物を捨てる時期がきた

 やたらと物を溜め込む時期と、やたらと捨てる時期がある。久しぶりに捨てる時期がやってきたので、いろいろなものを捨てることにした。しかも今回やってきた捨てる時期は、人生にそう何度も訪れないようなとても激しい捨てる時期だった。

 時期がやってきた僕は、なにかに取り憑かれたように部屋の物をガンガン捨てていった。部屋を見回すと本やCDや服や食器などが震え上がっていた。めいめいが僕とのあいだの些細な思い出を引っ張りだしてきて情に訴え、なんとか自分だけはこの未曾有のリストラを免れようと試みているように思えた。しかし僕はカルロス・ゴーンになったつもりで心を鬼にして大胆な整理を行った。鏡の前に立って一度顔の真似もしてみた。具体的にカルロス・ゴーンがなにをしたのかはよく知らないが、いつかテレビで見た顔つきだけは憶えていたのだ。

 しかし、捨てても捨てても物が減らないことに驚いた。もしかすると僕の部屋のなかにはどこかに四次元ポケットのような亜空間につながっている場所があって、そこから毎日どんどん物が湧いてきているのではないかと思うほどだった。でもそんなはずがないのだ。一つ物を捨てれば、その分だけ確実に部屋の容積は空いていくはずなのだ。僕はためしに捨てようとしていた文庫本の寸法を測ってみた。15cm × 10cm × 1cm = 150平方cmだった。その計算をしてみると、たしかにその本を捨てる前と後では僕の部屋は150平方cm分ほど広くなったように感じた。自分が理系に進学してよかったと考え、僕はまた物を捨てる作業を再開した。

 本をコレクションする人間にとって困るのは漫画の扱いだ。学生時代は漫画を全巻揃えて、暗記するほど読み返していた。しかし、この10年で漫画の巻数は大きく変化した。10年前の僕の本棚を思い出してみると、幽遊白書は19巻で完結していたし、るろうに剣心でもせいぜい28巻だった。ドラゴンボールは42巻まで出版されていたが、それはかなり長い方だった。

 しかし、いま好きな漫画を揃えようとするとなかなか大変だ。ワンピースは67巻まで出ているし、ナルトも61巻まで出ている。ジョジョだって全パート揃えようとしたら100巻超えてしまうのではないか。おまけにこれらの作品は、これからも巻数を伸ばしていくのだ。僕は増加する可能性のある漫画を収納するうまい方法をいまだに確立できていなかった。

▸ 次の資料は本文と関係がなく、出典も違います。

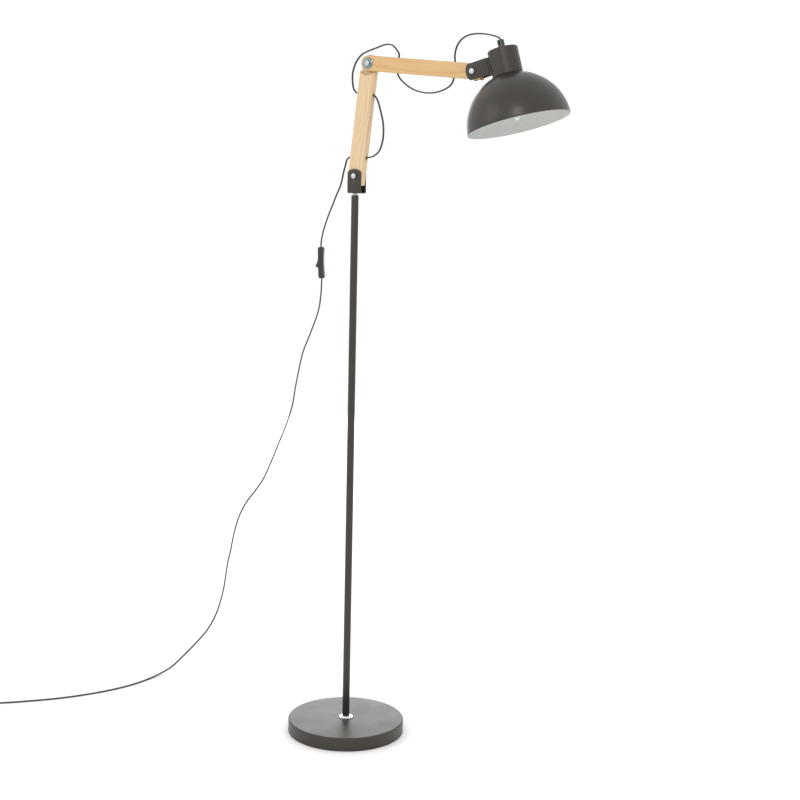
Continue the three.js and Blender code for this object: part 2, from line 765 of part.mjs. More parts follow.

 だからある時点でもう漫画は家に置かないことに決めた。しかしこれはあくまで物質的な理由による判断なので、心情的には聖書のように手元に置いておきたい。苦渋の策として、捨てるなり売るなりする前に、もっとも思い入れの深い巻だけを手元に残して置くという方法を採用することにした。やってみると、これはなかなかいい方法だった。

 例えばジョジョであれば、もっとも心に残ったのはこの画像の二冊(27巻、28巻)だ。ジョースター一味とDIOが対決する巻で、ジャンプで読んでいた当時は次の週が待ち遠しかった。もちろん、できることなら全ての巻をとっておきたい。でも東京の土地代は馬鹿にならないのだ。僕はいつかジョジョやナルトやワンピースを一列に並べることができる豪邸に住むことを決意し、泣く泣くジョジョを処分した。この二冊を代表として手元に残しておくことで、いくぶんか処分するバリアを取り払うことができた。

 さて次はなにを捨てようかな。